Many businesses have also invested heavily in compliance programs, appointing Data Protection Officers (DPOs), conducting regular audits, and implementing stronger data security measures. Some have even redesigned their entire data processing systems to ensure they align with GDPR’s principles of lawfulness, fairness, transparency, purpose limitation, data minimization, accuracy, storage limitation, integrity, and confidentiality.
Key Takeaways from GDPR Enforcement
The lessons from GDPR enforcement cases make it clear that compliance is not optional, nor is it a one-time effort. Organizations must continuously monitor and update their data protection strategies to align with evolving regulatory expectations. Key takeaways from GDPR enforcement include:
- Transparency and Consent Matter: Companies must provide clear, detailed explanations of how they collect and process data, ensuring that consent is obtained in a lawful manner.

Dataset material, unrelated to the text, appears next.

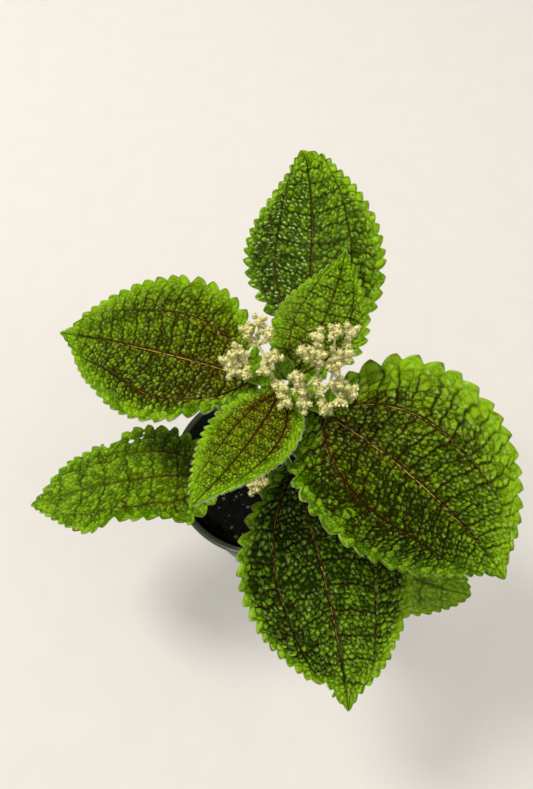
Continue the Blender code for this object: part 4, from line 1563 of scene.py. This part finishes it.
# %% Make the floor, the lights and the surroundings
FLOOR_REACH = 3.0
FLOOR_COLOUR = (0.42, 0.40, 0.365)
FLOOR_GLOW = (1.0, 0.955, 0.875)
PLANT_MIDDLE = Vector((0.0, 0.0, 0.13))
WARM = (1.0, 0.98, 0.95)
COOL = (0.92, 1.0, 1.0)
LIGHTS = (
    ("window", (-0.8, 0.5, 1.5), (0.4, 0.5), 27.0, WARM, False),
    ("room", (0.8, -0.3, 1.2), (1.0, 1.0), 5.0, WARM, False),
    ("glints", (-0.18, -0.50, 0.72), (0.08, 0.10), 4.5, COOL, True),
    ("pane", (-0.70, -0.05, 0.80), (0.10, 0.12), 1.2, COOL, True),
)


def make_floor():
    ground = Finish("pale_floor", 0.9, 0.2)
    _, drift = ground.grain(400.0)
    warmer = tuple(c * 0.97 for c in FLOOR_COLOUR)
    ground.set("Base Color", ground.blend(drift, FLOOR_COLOUR, warmer))
    ground.set("Emission Color", FLOOR_GLOW)
    ground.set("Emission Strength", 0.36)
    mesh = bpy.data.meshes.new("floor")
    corners = [(-1, -1, 0), (1, -1, 0), (1, 1, 0), (-1, 1, 0)]
    corners = [Vector(corner) * FLOOR_REACH for corner in corners]
    mesh.from_pydata(corners, [], [(0, 1, 2, 3)])
    mesh.materials.append(ground.material)
    add_object("floor", mesh)


make_floor()
for name, place, size, power, colour, reflected in LIGHTS:
    light = bpy.data.lights.new(name, "AREA")
    light.shape = "RECTANGLE"
    light.size, light.size_y = size
    light.energy, light.color = power, colour
    made = add_object(name, light)
    made.location = place
    made.rotation_euler = (PLANT_MIDDLE - made.location).to_track_quat("-Z", "Y").to_euler()
    made.visible_diffuse, made.visible_glossy = not reflected, reflected
world = bpy.data.worlds.new("surroundings")
scene.world = world
world.use_nodes = True
sky = world.node_tree.nodes["Background"]
sky.inputs["Color"].default_value = (*WARM, 1.0)
sky.inputs["Strength"].default_value = 0.40
world.cycles_visibility.glossy = False

# %% [markdown]
# ## The last measure
# Teeth, hairs and petals reach a little further than the plain solids do.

- Security is a Priority: Inadequate security measures can lead to severe penalties, making it essential for businesses to invest in robust cybersecurity frameworks.
- Accountability is Non-Negotiable: Organizations must maintain detailed records of their data processing activities, demonstrating compliance through documentation and proactive risk management.
- Regulatory Oversight is Global: GDPR’s extraterritorial reach means that businesses worldwide must comply if they process EU residents’ data.
Ultimately, GDPR enforcement serves as both a deterrent and a mechanism to ensure that individuals’ data rights are upheld. The regulation has set a global benchmark for data privacy, influencing legislative developments in jurisdictions beyond the EU. Organizations that proactively embrace GDPR principles not only avoid legal risks but also gain a competitive advantage by fostering trust and demonstrating their commitment to ethical data practices in an increasingly regulated digital economy.